Evaluates for each cluster the mean distance, i.e. the square root ( of the sum of squared distances divided by N)

q : int
Returns: IReadOnlyList<float>

The mean distance in each cluster, i.e. the square root ( of the sum of squared distances divided by N)

this.EvaluateSumOfSquaredDistancesToClusterMean

Full Usage: this.EvaluateSumOfSquaredDistancesToClusterMean

Returns: float Sum of (squared distance of each point to its cluster center).

Evaluates the sum of (squared distance of each point to its cluster center).

Returns: float

Sum of (squared distance of each point to its cluster center).

this.HasPatchingEmptyClustersFailed

Full Usage: this.HasPatchingEmptyClustersFailed

If true, during evaluation, empty clusters have appeared, which could not be patched with other data.

this.HasReachedMaximumNumberOfIterations

Full Usage: this.HasReachedMaximumNumberOfIterations

If true, the evaluation has reached the maximum number of iterations, without converging.

this.SortingOfClusterValues

Full Usage: this.SortingOfClusterValues

Get/sets the sorting of cluster values after evaluation. It presumes that the generic type TDataSum implements the IComparable interface.

this.TryEvaluate

Full Usage: this.TryEvaluate

Parameters:
    data : IEnumerable<'TData> - The data points.
    numberOfClusters : int - The number of clusters to create.
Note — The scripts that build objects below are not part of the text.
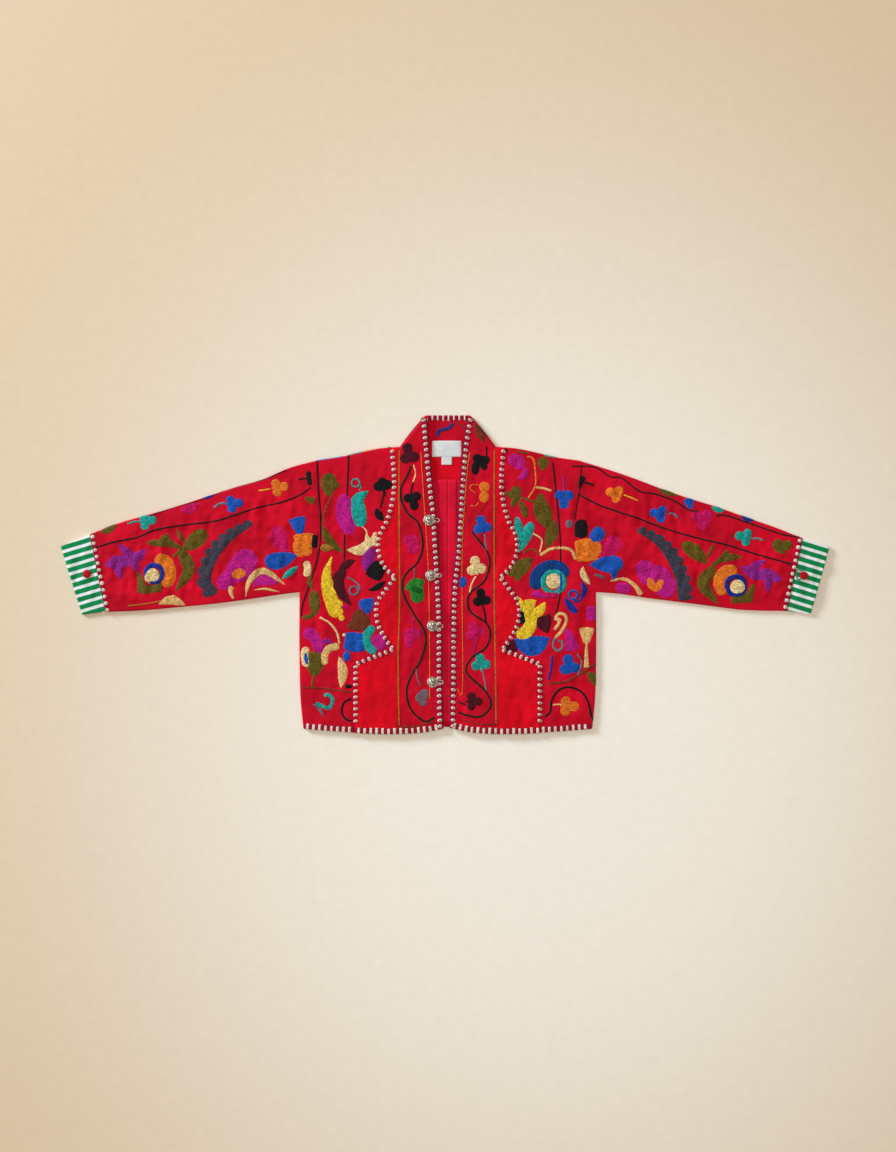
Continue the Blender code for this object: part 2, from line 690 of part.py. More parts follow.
def sleeve_plan(side, share, across):
    """A place on the sleeve in the plan: share of its length, and 0 at the upper fold to 1 at the lower."""
    table = SLEEVE[side]
    upper = Vector((curve_through(table, share, 1), curve_through(table, share, 2)))
    lower = Vector((curve_through(table, share, 3), curve_through(table, share, 4)))
    straight = upper.lerp(lower, across)
    up = SHOULDER_TIP_UP + (UNDERARM_UP - SHOULDER_TIP_UP) * across
    chord = ARMHOLE[-1][1] + (ARMHOLE[0][1] - ARMHOLE[-1][1]) * across
    bow = (line_through(ARMHOLE_LINE, up) - chord) * max(1 - share / ARMHOLE_BOW_SPAN, 0.0) ** 2
    gap = SEAM_GAP * 1.5 if share == 0 else 0.0
    return straight + Vector((bow + gap, 0))


def cuff_plan(side, share, across):
    """A place on the cuff in the plan, from the sleeve's end to the mouth."""
    seam = SLEEVE[side][-1][1:]
    upper = Vector(seam[:2]).lerp(Vector(CUFF_MOUTH[side][:2]), share)
    lower = Vector(seam[2:]).lerp(Vector(CUFF_MOUTH[side][2:]), share)
    inwards = (lower - upper).normalized() * CUFF_INSET
    along = (Vector(CUFF_MOUTH[side][:2]) - Vector(seam[:2])).normalized() * SEAM_GAP
    return (upper + inwards).lerp(lower - inwards, across) + (along if share == 0 else Vector((0, 0)))


def tube_ring(side, plan, drop=0.0):
    """Outer and inner points once round a flattened tube: over the top from the upper fold, back along the bottom."""
    wall, radius = BODY_WALL, FOLD_RADIUS
    levels = [(SHOULDER_TIP_UP - up) / (SHOULDER_TIP_UP - UNDERARM_UP) for _, up in reversed(ARMHOLE_ROWS[1:])]
    upper, lower = plan(0.0), plan(1.0)
    from_upper = (plan(levels[0]) - upper).normalized()
    from_lower = (plan(levels[-1]) - lower).normalized()
    inside = radius - wall
    outer, inner = [], []

    def add(place_outer, high, place_inner, low):
        outer.append((world_x(side, place_outer.x), place_outer.y, high))
        inner.append((world_x(side, place_inner.x), place_inner.y, low))

    def add_arc(edge, inwards, degrees_list):
        for degrees in degrees_list:
            angle = math.radians(degrees)
            cos, sin = math.cos(angle), math.sin(angle)
            lowered = drop * max(sin, 0.0)
            add(edge + inwards * (radius - radius * cos), radius + radius * sin - lowered,
                edge + inwards * (radius - inside * cos), radius + inside * sin - lowered)

    add_arc(upper, from_upper, (0, 30, 60, 90))
    for level in levels:
        place = plan(level)
        high = top_height(world_x(side, place.x), place.y) - drop
        add(place, high, place, high - wall)
    add_arc(lower, from_lower, (90, 60, 30, 0, -30, -60, -90))
    for level in reversed(levels):
        place = plan(level)
        add(place, 0.0, place, wall)
    add_arc(upper, from_upper, (-90, -60, -30))
    return outer, inner


def sleeve(side):
    """A sleeve as one tube from the armhole to the cuff seam, flat underneath."""
    rings = [tube_ring(side, lambda across, share=share: sleeve_plan(side, share, across)) for share in SLEEVE_ROWS]
    outer, inner = zip(*rings)
    return loft_wall(f"sleeve_{SIDE_NAMES[side]}", outer, inner, "red_cotton", ring=True)


def cuff(side):
    """A cuff as one tube from the sleeve's end to its open mouth."""
    rings = [
        tube_ring(side, lambda across, share=share: cuff_plan(side, share, across), CUFF_INSET)
        for share in CUFF_ROWS
    ]
    outer, inner = zip(*rings)
    return loft_wall(f"cuff_{SIDE_NAMES[side]}", outer, inner, "striped_cotton", ring=True)


def neck_facing():
    """The plain facing inside the back, below the collar."""
    outer, inner = [], []
    floor = BODY_WALL + SEAM_GAP
    for share in (0.0, 0.5, 1.0):
        outer_row, inner_row = [], []
        for k in range(9):
            out = FACING_HALF_WIDTH * (k / 4 - 1)
            top = neck_seam_up(out) - 2 * SEAM_GAP
            up = FACING_UP + (top - FACING_UP) * share
            outer_row.append((BODY_CENTRE_X + out, up, floor + LINING_WALL))
            inner_row.append((BODY_CENTRE_X + out, up, floor))
        outer.append(outer_row)
        inner.append(inner_row)
    return loft_wall("neck_facing", outer, inner, "plain_red_cotton")


def lining():
    """The strip of lining that shows between the fronts, with a box pleat whose folds meet in the middle."""
    floor = BODY_WALL + SEAM_GAP
    flat, pleat = floor + LINING_WALL, floor + LINING_WALL + PLEAT_HEIGHT
    step = 0.0006
    profile = (
        (-FACING_HALF_WIDTH, flat),
        (-PLEAT_HALF_WIDTH - step, flat),
        (-PLEAT_HALF_WIDTH, pleat),
        (-PLEAT_GROOVE, pleat),
        (0.0, flat),
        (PLEAT_GROOVE, pleat),
        (PLEAT_HALF_WIDTH, pleat),
        (PLEAT_HALF_WIDTH + step, flat),
        (FACING_HALF_WIDTH, flat),
    )
    outer, inner = [], []
    for up in (LINING_HEM_UP, FACING_UP - SEAM_GAP):
        outer.append([(BODY_CENTRE_X + out, up, height) for out, height in profile])
        inner.append([(BODY_CENTRE_X + out, up, floor) for out, _ in profile])
    return loft_wall("lining", outer, inner, "pink_lining")


def flat_label(name, size, top_up):
    """A bare woven label on the facing."""
    width, length = size
    shape = bmesh.new()
    bmesh.ops.create_cube(shape, size=1.0)
    bmesh.ops.scale(shape, vec=(width, length, LABEL_WALL), verts=shape.verts)
    floor = BODY_WALL + SEAM_GAP + LINING_WALL + SEAM_GAP
    centre = (BODY_CENTRE_X + LABEL_CENTRE_OUT, top_up - length / 2, floor + LABEL_WALL / 2)
    bmesh.ops.translate(shape, vec=centre, verts=shape.verts)
    mesh = bpy.data.meshes.new(name)
    shape.to_mesh(mesh)
    shape.free()
    return add_object(name, mesh, "label_tape")


def turned(name, profile, place, material_name):
    """A button turned from a profile, standing on the cloth at a place in the plan."""
    mesh = bpy.data.meshes.new(name)
    points = [(out, 0, height) for out, height in profile]
    mesh.from_pydata(points, [(i, i + 1) for i in range(len(points) - 1)], [])
    made = add_object(name, mesh, material_name)
    made.location = place
    screw = made.modifiers.new("turn", "SCREW")
    screw.steps = screw.render_steps = BUTTON_STEPS
    screw.use_merge_vertices = True
    screw.merge_threshold = 0.00001
    return made


def standing_height(x, y, radius, lift):
    """The lowest height at which a flat-footed button clears the cloth under it."""
    turns = [2 * math.pi * k / BUTTON_SIDES_TRIED for k in range(BUTTON_SIDES_TRIED)]
    around = [(x, y)] + [(x + radius * math.cos(turn), y + radius * math.sin(turn)) for turn in turns]
    return max(top_height(*place) for place in around) + lift + SEAM_GAP


def buttons():
    """Four metal buttons on the right band and one cloth button on each cuff."""
    band_lift = LAYER_GAP + OVERLAY_WALL
    for number, (out, up) in enumerate(BUTTON_PLACES, start=1):
        x = world_x(RIGHT, out)
        place = (x, up, standing_height(x, up, BUTTON_PROFILE[-2][0], band_lift))
        turned(f"button_{number}", BUTTON_PROFILE, place, "silver_metal")
    for side, (out, up) in CUFF_BUTTON_PLACES.items():
        x = world_x(side, out)
        place = (x, up, standing_height(x, up, CUFF_BUTTON_PROFILE[-2][0], -CUFF_INSET))
        turned(f"cuff_button_{SIDE_NAMES[side]}", CUFF_BUTTON_PROFILE, place, "red_button")


def main():
    for old in list(bpy.data.objects):
        bpy.data.objects.remove(old)
    jacket = bpy.data.collections.new("jacket")
    bpy.context.scene.collection.children.link(jacket)
    back_panel()
    collar()
    for side in (RIGHT, LEFT):
        front_panel(side)
        overlay(side)
        band(side)
        sleeve(side)
        cuff(side)
    neck_facing()
    lining()
    flat_label("neck_label", LABEL_SIZE, LABEL_TOP_UP)
    flat_label("size_tab", TAB_SIZE, LABEL_TOP_UP - LABEL_SIZE[1] - SEAM_GAP)
    buttons()


main()
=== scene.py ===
"""Looks of a cropped, open-fronted jacket of red cotton with wool embroidery, lying on its back on a floor.

Each cut piece of cloth becomes a fine shell on its solid's form, with the main creases added, and the
embroidery, edge stitching, buttons and labels lie on those shells. Units are metres, +Z is up, +X is the way
the wearer's left sleeve points and +Y the way the collar points. "out" is a distance from the body's centre
line towards either sleeve and "up" is a place along Y. Places read from the photograph are pixels of its
896 x 1152 frame.
"""

import math

import bpy
import numpy as np
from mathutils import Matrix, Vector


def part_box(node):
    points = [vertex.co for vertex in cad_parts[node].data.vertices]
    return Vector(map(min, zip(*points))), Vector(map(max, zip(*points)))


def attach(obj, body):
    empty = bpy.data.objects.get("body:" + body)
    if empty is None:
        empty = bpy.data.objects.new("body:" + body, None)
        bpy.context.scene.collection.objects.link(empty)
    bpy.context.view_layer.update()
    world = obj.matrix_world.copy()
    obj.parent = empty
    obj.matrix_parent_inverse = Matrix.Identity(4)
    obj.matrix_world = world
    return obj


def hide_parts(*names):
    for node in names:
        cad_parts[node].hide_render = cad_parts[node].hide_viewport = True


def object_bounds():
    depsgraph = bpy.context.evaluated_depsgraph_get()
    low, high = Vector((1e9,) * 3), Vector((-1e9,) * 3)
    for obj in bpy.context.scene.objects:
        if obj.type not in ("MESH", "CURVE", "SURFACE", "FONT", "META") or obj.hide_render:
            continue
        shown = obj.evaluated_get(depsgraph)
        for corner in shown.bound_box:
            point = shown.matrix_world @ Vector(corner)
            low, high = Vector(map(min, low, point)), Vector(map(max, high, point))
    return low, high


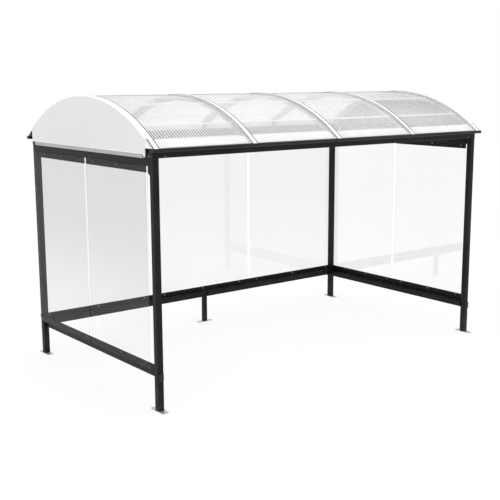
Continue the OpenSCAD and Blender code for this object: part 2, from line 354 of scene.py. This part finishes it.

Returns: bool True if successful; otherwise, false.

Clusters the provided data. Please note that the data are not normalized. Thus, for multidimensional data, please normalize the data before!

data : IEnumerable<'TData>

The data points.

numberOfClusters : int

The number of clusters to create.

Returns: bool

True if successful; otherwise, false.